→ Data records:
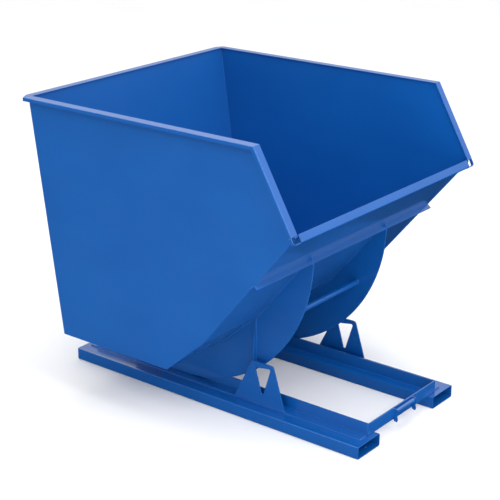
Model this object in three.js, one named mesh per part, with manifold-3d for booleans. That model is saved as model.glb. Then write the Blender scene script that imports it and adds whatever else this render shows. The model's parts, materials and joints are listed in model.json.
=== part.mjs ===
// Self-dumping tipping hopper: a welded steel bin on two quarter-round rockers, standing on a
// fork-pocket base with angle guide rails, and held level by a sprung latch hook at the back.
// Millimetres, +Z up, +X towards the dumping lip, origin on the ground at the middle of the base.
import * as THREE from 'three';
import { mergeVertices } from 'three/addons/utils/BufferGeometryUtils.js';
import Module from 'manifold-3d';

const wasm = await Module();
wasm.setup();

// ---- driving dimensions ----
const GAP = 0.3;                      // between pieces that meet
const SHEET = 5;                      // bin sheet
const PLATE = 8;                      // base plates, bars and angles

const BASE_LENGTH = 2030;
const TUBE = { width: 204, height: 72, wall: 5, y: 372, corner: 8 };
const TUBE_HOLE = { radius: 6, fromEnd: 42, halfSpacing: 36 };
const RAIL = { inner: 328, width: 71, height: 70, end: 977 };
const GUARD = { x: 308, bottom: 344, top: 144, height: 246, lean: 23, round: 14 };
const GUARD_WINDOW = [[279, 288, 9], [330, 118, 9], [388, 306, 9]];   // (x, z, corner radius)

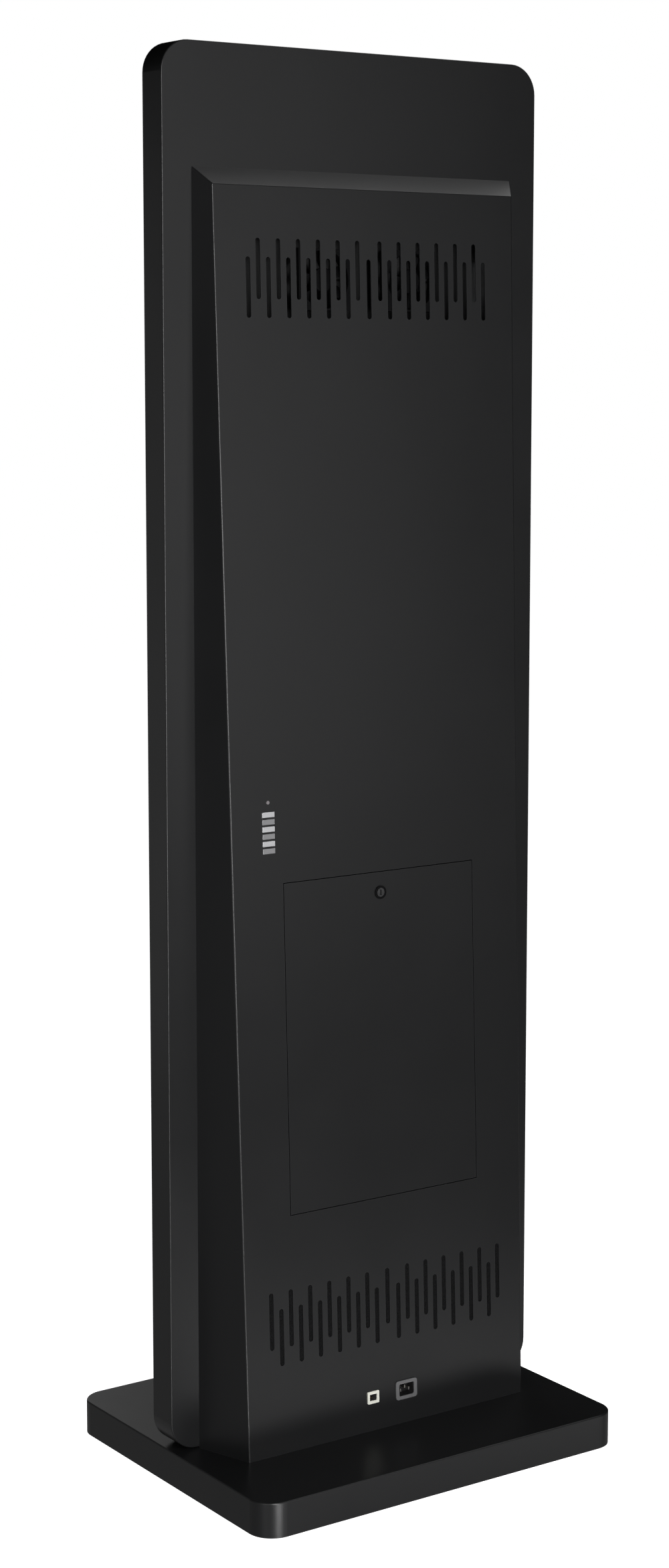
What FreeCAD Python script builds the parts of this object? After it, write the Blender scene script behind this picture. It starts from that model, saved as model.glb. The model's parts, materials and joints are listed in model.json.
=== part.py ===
"""Free-standing touchscreen kiosk: a tall slab display on a low rectangular base, with a wedge-shaped
electronics housing behind the slab.

The origin is on the floor under the middle of the base, +Z is up, the screen faces -Y and the housing +Y.
Lengths are millimetres.  The housing's rear face leans forward, so what is mounted on it is built upright
in a "face frame" (x across, y outwards from the face, z up along the face) and then tilted into place.
"""
import FreeCAD, Part
import math
import os
import re
import Sketcher

V = FreeCAD.Vector

# Driving dimensions: name, value, what it measures.
SIZES = [
    ("total_height", 1900, "floor to the top of the slab"),
    ("base_width", 590, "base, side to side"),
    ("base_depth", 480, "base, front to back"),
    ("base_height", 49, "floor to the top of the base"),
    ("base_radius", 35, "upright corners of the base"),
    ("base_wall", 2, "folded sheet of the base cover"),
    ("base_edge", 2, "rounding along the top rim of the base cover"),
    ("base_lift", 2, "floor to the lower edge of the base cover"),
    ("plate_thick", 8, "ballast plate"),
    ("plate_margin", 7, "ballast plate's edge to the inside of the cover"),
    ("foot_radius", 20, "rubber foot"),
    ("foot_height", 6, "rubber foot"),
    ("foot_margin", 42, "foot's centre in from the edge of the base"),
    ("post_radius", 8, "spacer post between ballast plate and cover"),
    ("post_margin", 68, "post's centre in from the edge of the base"),
    ("slab_width", 600, "display slab, side to side"),
    ("slab_depth", 45.5, "display slab, front to back"),
    ("slab_back", 22, "rear face of the slab, behind the middle of the base"),
    ("slab_gap", 1.5, "slab's lower edge above the base"),
    ("slab_radius", 40, "corners of the slab"),
    ("slab_wall", 1.5, "folded sheet of the display tray"),
    ("slab_edge", 1.5, "rounding along the rear rim of the slab"),
    ("glass_thick", 4, "cover glass"),
    ("glass_gap", 0.4, "cover glass to the rim of the tray"),
    ("tape_thick", 0.8, "mounting tape behind the glass"),
    ("frame_depth", 10, "frame that carries the glass"),
    ("frame_gap", 0.3, "glass frame to the rim of the tray"),
    ("frame_bar", 30, "glass frame's bars"),
    ("screen_width", 529.4, "active picture, side to side"),
    ("screen_height", 941.2, "active picture, top to bottom"),
    ("screen_drop", 100, "top of the slab to the top of the picture"),
    ("panel_rim", 8, "panel's border round the picture"),
    ("panel_gap", 1.5, "panel's edge to its window in the frame"),
    ("cell_thick", 2, "liquid crystal cell"),
    ("cell_gap", 0.2, "air gap between touch film and cell"),
    ("light_depth", 14, "backlight unit"),
    ("light_wall", 1, "sheet of the backlight's case"),
    ("guide_thick", 4, "light guide"),
    ("rail_height", 40, "rails behind the panel"),
    ("rail_wall", 1.5, "folded sheet of the rails"),
    ("window_width", 120, "cable window in the tray"),
    ("window_height", 60, "cable window in the tray"),
    ("spine_place", 218, "spine's centre from the middle"),
    ("spine_width", 34, "spine tube, side to side"),
    ("spine_depth", 18, "spine tube, front to back"),
    ("spine_wall", 2, "wall of the spine tube"),
    ("spine_top", 1650, "floor to the top of the spines"),
    ("flange_width", 90, "welded foot of a spine"),
    ("flange_depth", 60, "welded foot of a spine"),
    ("flange_thick", 8, "welded foot of a spine"),
    ("housing_width", 513, "housing against the slab, side to side"),
    ("housing_top", 1743, "floor to the top of the housing, against the slab"),
    ("bevel_drop", 22.3, "fall of the sloping top from the slab to the rear face"),
    ("top_depth", 24.8, "housing's depth where the rear face meets the sloping top"),
    ("root_depth", 82.8, "housing's depth at the base"),
    ("reach", 1.25, "share of its depth that the form is lofted to before the rear face is cut flat"),
    ("top_inset", 15.9, "rear face narrower than the front, each side, at the top"),
    ("root_inset", 26.8, "rear face narrower than the front, each side, at the base"),
    ("sheet", 1.5, "sheet of the housing and the door"),
    ("housing_edge", 2, "outer radius of the housing's bends"),
    ("slot_width", 7, "vent slot"),
    ("slot_length", 78, "vent slot, end to end"),
    ("slot_pitch", 15.6, "from one vent slot to the next"),
    ("slot_middle", 18, "from the middle slot to its neighbours"),
    ("slot_stagger", 24, "every other slot lower"),
    ("foam_lap", 6.5, "filter foam past the slots, each way"),
    ("low_vent", 171.5, "middle of the lower vent up the face"),
    ("high_vent", 1555.5, "middle of the upper vent up the face"),
    ("door_width", 310, "service door"),
    ("door_height", 445, "service door, up the face"),
    ("door_root", 323, "lower edge of the door up the face"),
    ("door_gap", 1.2, "seam round the door"),
    ("door_return", 8, "folded edge down each side of the door"),
    ("hinge_place", 110, "hinge's centre from the middle"),
    ("hinge_inset", 8, "hinge axis in from the outer face"),
    ("hinge_drop", 12, "hinge axis below the door's lower edge"),
    ("pin_radius", 2, "hinge pin"),
    ("pin_fit", 0.06, "running clearance round a hinge pin"),
    ("arm_width", 20, "swan-neck hinge arm"),
    ("arm_thick", 2, "swan-neck hinge arm"),
    ("arm_reach", 15, "swan neck's depth behind the hinge axis"),
    ("arm_rise", 20, "swan neck's height above the hinge axis"),
    ("lock_drop", 27.5, "lock's centre below the door's upper edge"),
    ("lock_flange", 9, "radius of the lock's ring"),
    ("lock_barrel_radius", 8, "lock barrel through the door"),
    ("lock_depth", 11.5, "lock barrel behind the outer face"),
    ("plug_radius", 6, "turning plug of the lock"),
    ("plug_fit", 0.08, "running clearance round the plug"),
    ("cam_length", 36, "cam, from the plug's axis to its tip"),
    ("cam_width", 16, "cam"),
    ("cam_thick", 2.2, "cam"),
    ("cam_gap", 0.5, "cam behind the barrel"),
    ("key_place", 177.5, "key column's centre from the middle"),
    ("key_root", 813.5, "lowest key's centre up the face"),
    ("key_pitch", 9.6, "from one key to the next"),
    ("key_width", 19, "key cap"),
    ("key_height", 6.8, "key cap"),
    ("key_proud", 1, "key cap out of the face"),
    ("key_gap", 0.3, "key cap to its window"),
    ("key_travel", 0.8, "stroke of a key"),
    ("lens_radius", 2.4, "indicator lens"),
    ("lens_rise", 16, "indicator above the top key"),
    ("port_place", 28, "inlet and jack from the middle"),
    ("port_root", 47, "inlet and jack up the face"),
    ("inlet_width", 35.3, "inlet's bezel"),
    ("inlet_height", 26.4, "inlet's bezel"),
    ("inlet_mouth_width", 25, "inlet's cavity"),
    ("inlet_mouth_height", 17, "inlet's cavity"),
    ("inlet_depth", 18, "inlet behind the face"),
    ("jack_width", 19, "network jack's bezel"),
    ("jack_height", 17, "network jack's bezel"),
    ("jack_mouth_width", 12, "network jack's cavity"),
    ("jack_mouth_height", 9, "network jack's cavity"),
    ("jack_depth", 18, "network jack behind the face"),
    ("port_proud", 2, "bezels out of the face"),
    ("fan_size", 80, "fan frame"),
    ("fan_depth", 15, "fan frame"),
    ("fan_place", 70, "fan's centre from the middle"),
    ("fan_bore", 38, "radius of the fan's duct"),
    ("hub_radius", 16, "fan rotor's hub"),
    ("tray_foot", 8, "electronics plate off the back of the tray"),
    ("bay_root", 385, "floor to the lower edge of the electronics plate"),
    ("bay_height", 420, "electronics plate"),
    ("bay_width", 280, "electronics plate"),
    ("standoff", 4, "boards off the electronics plate"),
    ("screw_radius", 2, "small screws"),
    ("screw_gap", 0.3, "hole round a screw, on the radius"),
]
NAMES = {alias for alias, value, note in SIZES}

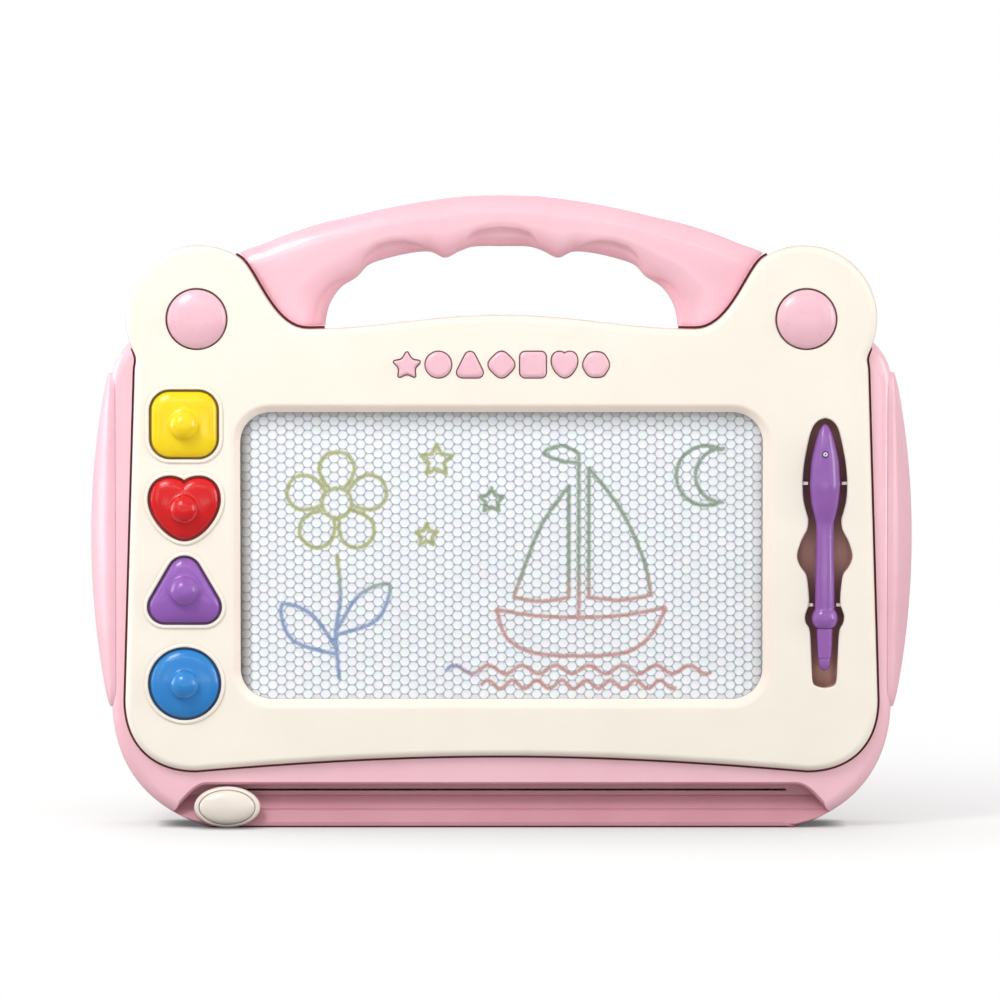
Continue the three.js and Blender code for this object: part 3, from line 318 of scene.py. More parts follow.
def output(tree, kind, inputs=None, out=0, **settings):
    """Makes a shader node and gives back one of its outputs."""
    node = tree.nodes.new("ShaderNode" + kind)
    for name, value in settings.items():
        setattr(node, name, value)
    fill(tree, node, inputs or {})
    return node.outputs[out]


def noise_of(tree, scale, detail, place):
    return output(tree, "TexNoise", {"Scale": scale, "Detail": detail, "Vector": place}, "Fac")


def spread(tree, value, low, high, start=0.3, end=0.7):
    """Turns a value between start and end into one between low and high."""
    return output(tree, "MapRange", {"From Min": start, "From Max": end, "To Min": low, "To Max": high,
                                     "Value": value}, "Result")


def mixed_colour(tree, factor, first, second):
    return output(tree, "Mix", {0: factor, 6: first, 7: second}, 2, data_type="RGBA")


def openness(tree, reach, low, high, darkest=0):
    """A share that falls from 1 towards the darkest where other faces stand within reach."""
    light = output(tree, "AmbientOcclusion", {"Distance": reach * MM}, "AO", samples=SHADE_SAMPLES)
    return spread(tree, light, darkest, 1, low, high)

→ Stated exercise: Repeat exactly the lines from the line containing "Continue the three.js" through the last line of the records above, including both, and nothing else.

→ Solution to this exercise:
Continue the three.js and Blender code for this object: part 3, from line 318 of scene.py. More parts follow.
def output(tree, kind, inputs=None, out=0, **settings):
    """Makes a shader node and gives back one of its outputs."""
    node = tree.nodes.new("ShaderNode" + kind)
    for name, value in settings.items():
        setattr(node, name, value)
    fill(tree, node, inputs or {})
    return node.outputs[out]


def noise_of(tree, scale, detail, place):
    return output(tree, "TexNoise", {"Scale": scale, "Detail": detail, "Vector": place}, "Fac")


def spread(tree, value, low, high, start=0.3, end=0.7):
    """Turns a value between start and end into one between low and high."""
    return output(tree, "MapRange", {"From Min": start, "From Max": end, "To Min": low, "To Max": high,
                                     "Value": value}, "Result")


def mixed_colour(tree, factor, first, second):
    return output(tree, "Mix", {0: factor, 6: first, 7: second}, 2, data_type="RGBA")


def openness(tree, reach, low, high, darkest=0):
    """A share that falls from 1 towards the darkest where other faces stand within reach."""
    light = output(tree, "AmbientOcclusion", {"Distance": reach * MM}, "AO", samples=SHADE_SAMPLES)
    return spread(tree, light, darkest, 1, low, high)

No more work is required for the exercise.